▸ Task instructions
Read through the data and count the lines that contain the string "pose"; give only the result.
<<<<
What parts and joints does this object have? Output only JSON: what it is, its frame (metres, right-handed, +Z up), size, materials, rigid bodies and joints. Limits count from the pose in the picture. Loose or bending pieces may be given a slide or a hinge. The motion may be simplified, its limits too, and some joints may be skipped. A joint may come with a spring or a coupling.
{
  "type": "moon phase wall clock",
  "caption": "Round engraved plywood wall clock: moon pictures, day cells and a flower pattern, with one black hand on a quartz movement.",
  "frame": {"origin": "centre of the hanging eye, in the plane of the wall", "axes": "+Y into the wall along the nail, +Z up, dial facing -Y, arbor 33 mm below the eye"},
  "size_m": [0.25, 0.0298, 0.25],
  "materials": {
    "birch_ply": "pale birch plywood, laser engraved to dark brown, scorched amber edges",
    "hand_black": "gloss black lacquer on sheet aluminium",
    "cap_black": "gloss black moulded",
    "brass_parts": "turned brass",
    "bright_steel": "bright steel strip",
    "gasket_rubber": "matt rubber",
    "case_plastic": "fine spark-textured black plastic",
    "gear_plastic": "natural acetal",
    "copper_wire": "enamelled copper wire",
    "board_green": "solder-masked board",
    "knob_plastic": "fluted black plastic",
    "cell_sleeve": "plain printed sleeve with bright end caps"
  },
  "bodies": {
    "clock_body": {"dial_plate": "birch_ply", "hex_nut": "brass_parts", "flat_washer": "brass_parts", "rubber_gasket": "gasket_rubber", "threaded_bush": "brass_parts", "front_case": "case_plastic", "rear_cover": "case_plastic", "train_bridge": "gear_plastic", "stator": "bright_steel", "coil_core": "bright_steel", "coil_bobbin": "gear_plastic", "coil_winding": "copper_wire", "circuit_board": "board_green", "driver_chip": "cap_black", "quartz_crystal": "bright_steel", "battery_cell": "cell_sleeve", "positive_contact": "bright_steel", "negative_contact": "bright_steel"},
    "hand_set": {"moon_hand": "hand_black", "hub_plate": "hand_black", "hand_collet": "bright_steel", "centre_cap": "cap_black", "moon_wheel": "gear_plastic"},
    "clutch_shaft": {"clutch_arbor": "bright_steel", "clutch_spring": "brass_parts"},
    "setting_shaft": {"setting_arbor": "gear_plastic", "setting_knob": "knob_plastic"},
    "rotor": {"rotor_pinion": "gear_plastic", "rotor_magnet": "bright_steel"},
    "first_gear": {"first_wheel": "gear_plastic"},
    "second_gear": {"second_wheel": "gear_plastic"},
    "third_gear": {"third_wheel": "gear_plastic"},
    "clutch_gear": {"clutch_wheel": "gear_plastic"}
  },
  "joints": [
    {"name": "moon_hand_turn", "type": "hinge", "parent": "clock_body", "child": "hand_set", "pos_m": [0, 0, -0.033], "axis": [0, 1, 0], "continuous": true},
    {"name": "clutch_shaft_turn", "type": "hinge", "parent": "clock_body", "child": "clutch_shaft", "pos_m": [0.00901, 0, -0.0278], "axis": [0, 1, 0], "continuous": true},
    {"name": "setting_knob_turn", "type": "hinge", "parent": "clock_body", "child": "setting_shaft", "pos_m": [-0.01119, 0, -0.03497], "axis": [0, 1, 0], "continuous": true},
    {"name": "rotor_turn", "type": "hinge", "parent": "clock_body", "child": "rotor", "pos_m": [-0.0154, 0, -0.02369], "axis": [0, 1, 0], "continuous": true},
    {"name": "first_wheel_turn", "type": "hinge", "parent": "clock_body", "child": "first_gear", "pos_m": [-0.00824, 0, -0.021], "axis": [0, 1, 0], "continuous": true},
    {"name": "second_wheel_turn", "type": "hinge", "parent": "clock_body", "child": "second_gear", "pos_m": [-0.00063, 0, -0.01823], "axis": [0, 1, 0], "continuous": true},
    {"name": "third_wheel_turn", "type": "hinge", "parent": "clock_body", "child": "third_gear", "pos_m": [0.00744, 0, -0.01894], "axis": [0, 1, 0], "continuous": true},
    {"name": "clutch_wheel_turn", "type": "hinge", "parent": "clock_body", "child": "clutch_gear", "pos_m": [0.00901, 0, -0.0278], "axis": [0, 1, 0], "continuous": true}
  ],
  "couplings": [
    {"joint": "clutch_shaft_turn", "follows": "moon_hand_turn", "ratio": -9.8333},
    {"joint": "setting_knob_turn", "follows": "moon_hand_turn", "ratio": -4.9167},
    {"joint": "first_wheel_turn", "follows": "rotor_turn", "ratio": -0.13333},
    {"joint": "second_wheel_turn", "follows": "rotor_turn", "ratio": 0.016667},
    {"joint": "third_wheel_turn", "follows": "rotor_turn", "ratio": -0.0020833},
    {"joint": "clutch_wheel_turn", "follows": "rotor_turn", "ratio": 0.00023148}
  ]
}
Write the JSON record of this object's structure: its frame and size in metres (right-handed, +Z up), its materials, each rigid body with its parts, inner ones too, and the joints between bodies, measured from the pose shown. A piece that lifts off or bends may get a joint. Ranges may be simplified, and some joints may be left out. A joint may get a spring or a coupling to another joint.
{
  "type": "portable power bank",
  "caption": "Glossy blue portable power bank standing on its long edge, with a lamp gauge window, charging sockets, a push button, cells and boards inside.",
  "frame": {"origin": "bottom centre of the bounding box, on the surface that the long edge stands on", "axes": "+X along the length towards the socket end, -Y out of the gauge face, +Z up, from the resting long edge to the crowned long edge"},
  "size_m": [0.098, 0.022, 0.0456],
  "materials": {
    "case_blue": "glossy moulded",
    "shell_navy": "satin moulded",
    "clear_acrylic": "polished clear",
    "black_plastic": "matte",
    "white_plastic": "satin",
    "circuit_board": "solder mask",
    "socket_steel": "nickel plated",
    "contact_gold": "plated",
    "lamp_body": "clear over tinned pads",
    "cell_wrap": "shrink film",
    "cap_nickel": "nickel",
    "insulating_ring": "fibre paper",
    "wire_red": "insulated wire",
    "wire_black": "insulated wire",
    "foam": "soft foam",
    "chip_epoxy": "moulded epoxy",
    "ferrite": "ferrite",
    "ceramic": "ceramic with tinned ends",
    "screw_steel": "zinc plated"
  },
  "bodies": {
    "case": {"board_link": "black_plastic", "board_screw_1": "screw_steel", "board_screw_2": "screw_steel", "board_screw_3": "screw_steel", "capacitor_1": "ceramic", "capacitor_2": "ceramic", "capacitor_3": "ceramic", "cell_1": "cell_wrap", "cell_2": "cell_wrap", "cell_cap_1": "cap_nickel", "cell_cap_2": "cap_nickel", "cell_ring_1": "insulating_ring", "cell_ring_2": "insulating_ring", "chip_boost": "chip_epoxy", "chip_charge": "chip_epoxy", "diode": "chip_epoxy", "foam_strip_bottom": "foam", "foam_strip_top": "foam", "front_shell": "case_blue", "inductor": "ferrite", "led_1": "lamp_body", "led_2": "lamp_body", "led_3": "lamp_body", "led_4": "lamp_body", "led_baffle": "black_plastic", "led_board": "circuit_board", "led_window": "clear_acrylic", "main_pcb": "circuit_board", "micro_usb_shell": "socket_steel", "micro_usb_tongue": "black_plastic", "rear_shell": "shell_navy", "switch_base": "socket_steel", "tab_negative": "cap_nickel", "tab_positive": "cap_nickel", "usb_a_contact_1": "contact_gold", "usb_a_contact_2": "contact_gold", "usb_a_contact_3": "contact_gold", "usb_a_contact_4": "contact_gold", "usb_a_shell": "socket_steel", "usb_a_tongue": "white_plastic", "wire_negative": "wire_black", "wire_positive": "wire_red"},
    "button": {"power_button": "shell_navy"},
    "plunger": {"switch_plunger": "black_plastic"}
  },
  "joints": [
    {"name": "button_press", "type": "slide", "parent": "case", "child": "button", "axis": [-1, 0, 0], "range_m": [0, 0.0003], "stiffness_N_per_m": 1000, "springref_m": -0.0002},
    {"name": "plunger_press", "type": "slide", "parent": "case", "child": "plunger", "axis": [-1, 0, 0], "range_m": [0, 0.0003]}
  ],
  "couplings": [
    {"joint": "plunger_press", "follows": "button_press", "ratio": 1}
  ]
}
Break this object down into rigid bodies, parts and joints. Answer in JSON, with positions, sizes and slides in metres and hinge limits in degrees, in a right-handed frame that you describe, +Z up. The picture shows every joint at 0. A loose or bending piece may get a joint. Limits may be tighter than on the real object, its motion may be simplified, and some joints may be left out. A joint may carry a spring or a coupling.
>>>>
▸ Result
2